Direction:
Quote the whole listing word for word, please.

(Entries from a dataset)

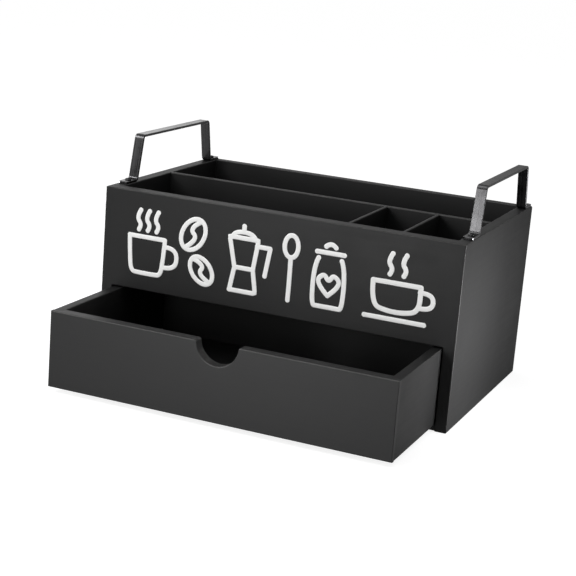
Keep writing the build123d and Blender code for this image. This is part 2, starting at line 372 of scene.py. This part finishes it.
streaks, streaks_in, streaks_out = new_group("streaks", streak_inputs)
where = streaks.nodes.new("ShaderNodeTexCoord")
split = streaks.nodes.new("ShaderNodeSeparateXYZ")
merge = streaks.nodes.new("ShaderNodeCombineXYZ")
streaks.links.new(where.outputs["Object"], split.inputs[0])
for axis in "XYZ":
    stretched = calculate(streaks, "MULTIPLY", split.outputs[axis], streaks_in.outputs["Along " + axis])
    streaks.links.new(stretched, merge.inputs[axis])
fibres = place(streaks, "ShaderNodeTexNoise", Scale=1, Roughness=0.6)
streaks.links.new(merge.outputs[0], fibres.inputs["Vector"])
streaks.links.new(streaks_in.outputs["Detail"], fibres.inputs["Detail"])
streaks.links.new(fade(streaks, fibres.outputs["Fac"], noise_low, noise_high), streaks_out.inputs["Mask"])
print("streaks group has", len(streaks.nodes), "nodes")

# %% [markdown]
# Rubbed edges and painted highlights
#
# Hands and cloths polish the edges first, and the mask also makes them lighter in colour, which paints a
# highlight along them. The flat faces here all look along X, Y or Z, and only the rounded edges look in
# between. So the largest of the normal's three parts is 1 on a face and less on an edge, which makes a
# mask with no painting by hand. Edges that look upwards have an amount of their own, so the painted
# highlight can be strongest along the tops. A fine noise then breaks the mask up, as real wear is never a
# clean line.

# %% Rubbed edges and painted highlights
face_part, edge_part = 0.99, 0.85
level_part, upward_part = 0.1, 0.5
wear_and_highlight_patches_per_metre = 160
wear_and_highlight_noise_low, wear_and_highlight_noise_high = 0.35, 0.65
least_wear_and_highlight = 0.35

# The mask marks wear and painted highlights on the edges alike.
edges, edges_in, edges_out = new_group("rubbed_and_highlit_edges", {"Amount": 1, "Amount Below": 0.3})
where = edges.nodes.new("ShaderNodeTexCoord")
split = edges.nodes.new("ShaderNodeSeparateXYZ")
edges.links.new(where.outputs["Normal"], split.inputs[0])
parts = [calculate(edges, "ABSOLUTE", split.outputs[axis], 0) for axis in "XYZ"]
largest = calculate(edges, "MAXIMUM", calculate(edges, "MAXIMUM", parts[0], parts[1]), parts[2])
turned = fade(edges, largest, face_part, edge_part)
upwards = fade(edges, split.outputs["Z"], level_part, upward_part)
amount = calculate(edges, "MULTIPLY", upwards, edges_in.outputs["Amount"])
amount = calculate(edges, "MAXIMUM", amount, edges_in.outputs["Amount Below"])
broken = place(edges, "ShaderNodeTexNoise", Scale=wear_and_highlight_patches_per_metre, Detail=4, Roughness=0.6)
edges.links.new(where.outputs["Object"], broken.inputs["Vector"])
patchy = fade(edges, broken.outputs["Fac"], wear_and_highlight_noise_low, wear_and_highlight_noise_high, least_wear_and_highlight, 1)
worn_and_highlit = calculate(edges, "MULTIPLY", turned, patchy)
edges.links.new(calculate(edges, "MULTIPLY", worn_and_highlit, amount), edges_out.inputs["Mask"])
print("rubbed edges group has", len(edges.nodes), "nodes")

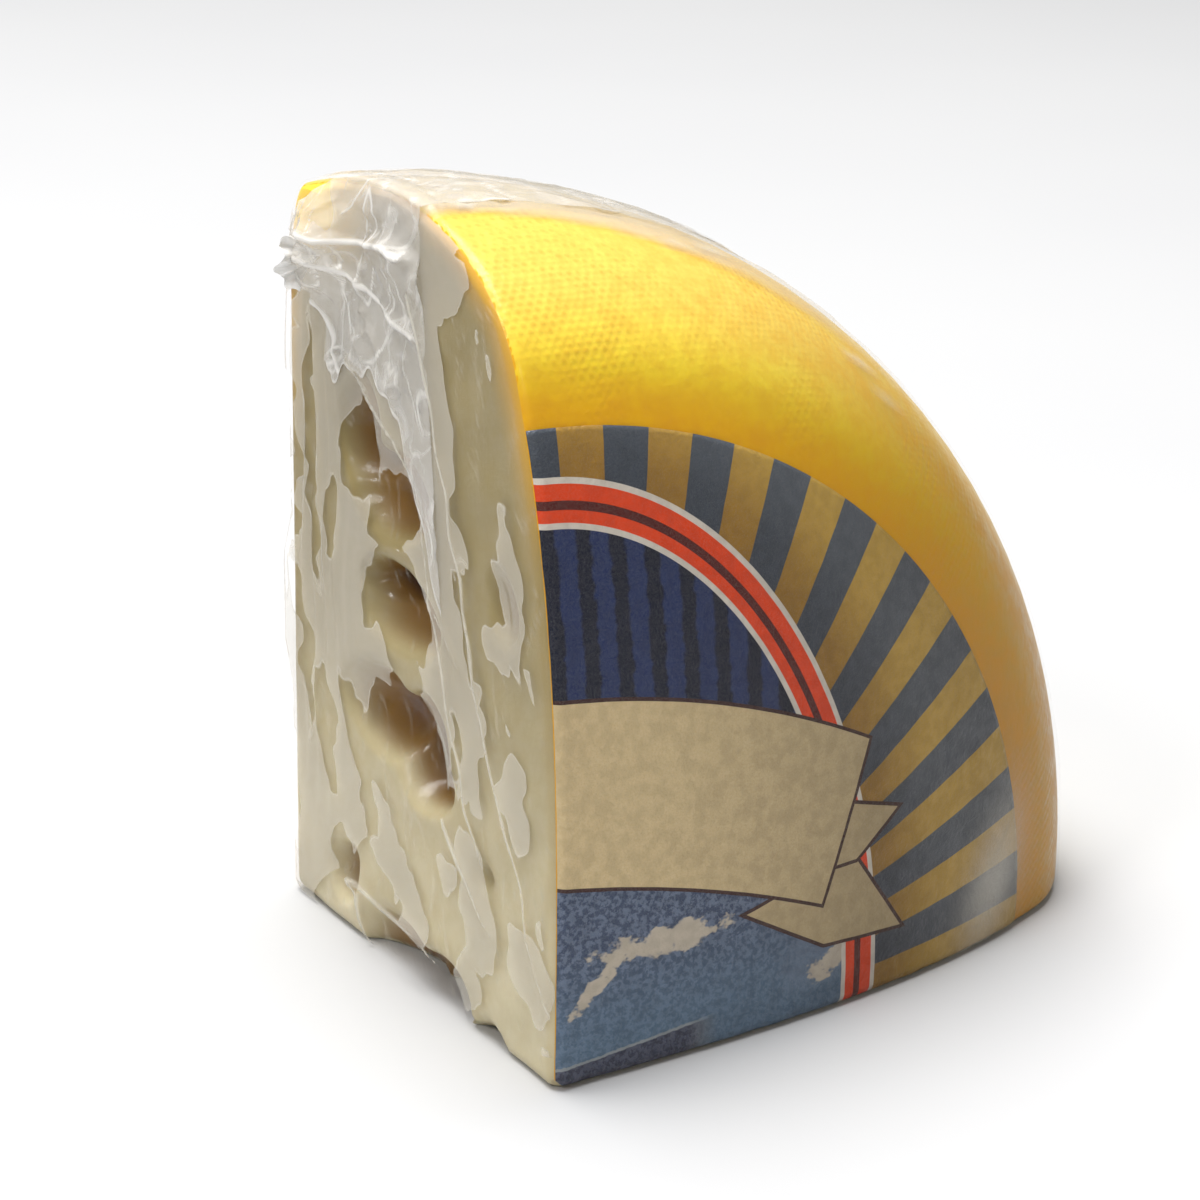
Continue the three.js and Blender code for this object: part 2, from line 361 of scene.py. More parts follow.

Finished exercise:
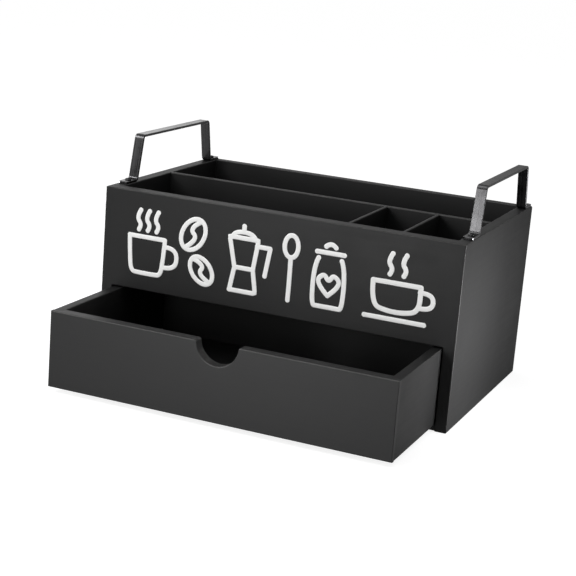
Keep writing the build123d and Blender code for this image. This is part 2, starting at line 372 of scene.py. This part finishes it.
streaks, streaks_in, streaks_out = new_group("streaks", streak_inputs)
where = streaks.nodes.new("ShaderNodeTexCoord")
split = streaks.nodes.new("ShaderNodeSeparateXYZ")
merge = streaks.nodes.new("ShaderNodeCombineXYZ")
streaks.links.new(where.outputs["Object"], split.inputs[0])
for axis in "XYZ":
    stretched = calculate(streaks, "MULTIPLY", split.outputs[axis], streaks_in.outputs["Along " + axis])
    streaks.links.new(stretched, merge.inputs[axis])
fibres = place(streaks, "ShaderNodeTexNoise", Scale=1, Roughness=0.6)
streaks.links.new(merge.outputs[0], fibres.inputs["Vector"])
streaks.links.new(streaks_in.outputs["Detail"], fibres.inputs["Detail"])
streaks.links.new(fade(streaks, fibres.outputs["Fac"], noise_low, noise_high), streaks_out.inputs["Mask"])
print("streaks group has", len(streaks.nodes), "nodes")

# %% [markdown]
# Rubbed edges and painted highlights
#
# Hands and cloths polish the edges first, and the mask also makes them lighter in colour, which paints a
# highlight along them. The flat faces here all look along X, Y or Z, and only the rounded edges look in
# between. So the largest of the normal's three parts is 1 on a face and less on an edge, which makes a
# mask with no painting by hand. Edges that look upwards have an amount of their own, so the painted
# highlight can be strongest along the tops. A fine noise then breaks the mask up, as real wear is never a
# clean line.

# %% Rubbed edges and painted highlights
face_part, edge_part = 0.99, 0.85
level_part, upward_part = 0.1, 0.5
wear_and_highlight_patches_per_metre = 160
wear_and_highlight_noise_low, wear_and_highlight_noise_high = 0.35, 0.65
least_wear_and_highlight = 0.35

# The mask marks wear and painted highlights on the edges alike.
edges, edges_in, edges_out = new_group("rubbed_and_highlit_edges", {"Amount": 1, "Amount Below": 0.3})
where = edges.nodes.new("ShaderNodeTexCoord")
split = edges.nodes.new("ShaderNodeSeparateXYZ")
edges.links.new(where.outputs["Normal"], split.inputs[0])
parts = [calculate(edges, "ABSOLUTE", split.outputs[axis], 0) for axis in "XYZ"]
largest = calculate(edges, "MAXIMUM", calculate(edges, "MAXIMUM", parts[0], parts[1]), parts[2])
turned = fade(edges, largest, face_part, edge_part)
upwards = fade(edges, split.outputs["Z"], level_part, upward_part)
amount = calculate(edges, "MULTIPLY", upwards, edges_in.outputs["Amount"])
amount = calculate(edges, "MAXIMUM", amount, edges_in.outputs["Amount Below"])
broken = place(edges, "ShaderNodeTexNoise", Scale=wear_and_highlight_patches_per_metre, Detail=4, Roughness=0.6)
edges.links.new(where.outputs["Object"], broken.inputs["Vector"])
patchy = fade(edges, broken.outputs["Fac"], wear_and_highlight_noise_low, wear_and_highlight_noise_high, least_wear_and_highlight, 1)
worn_and_highlit = calculate(edges, "MULTIPLY", turned, patchy)
edges.links.new(calculate(edges, "MULTIPLY", worn_and_highlit, amount), edges_out.inputs["Mask"])
print("rubbed edges group has", len(edges.nodes), "nodes")

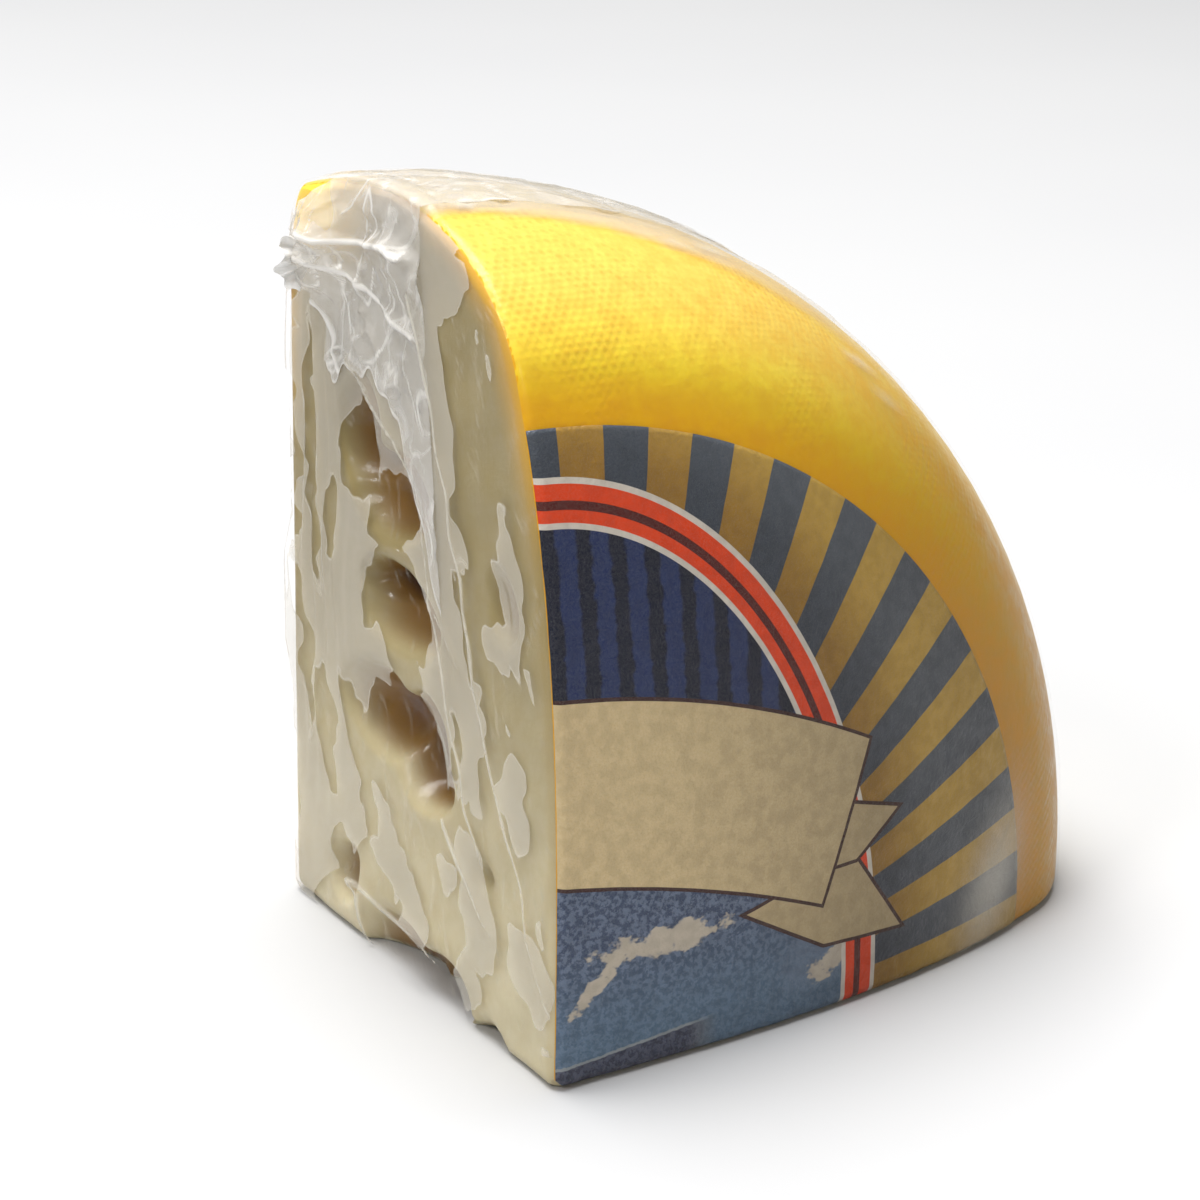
Continue the three.js and Blender code for this object: part 2, from line 361 of scene.py. More parts follow.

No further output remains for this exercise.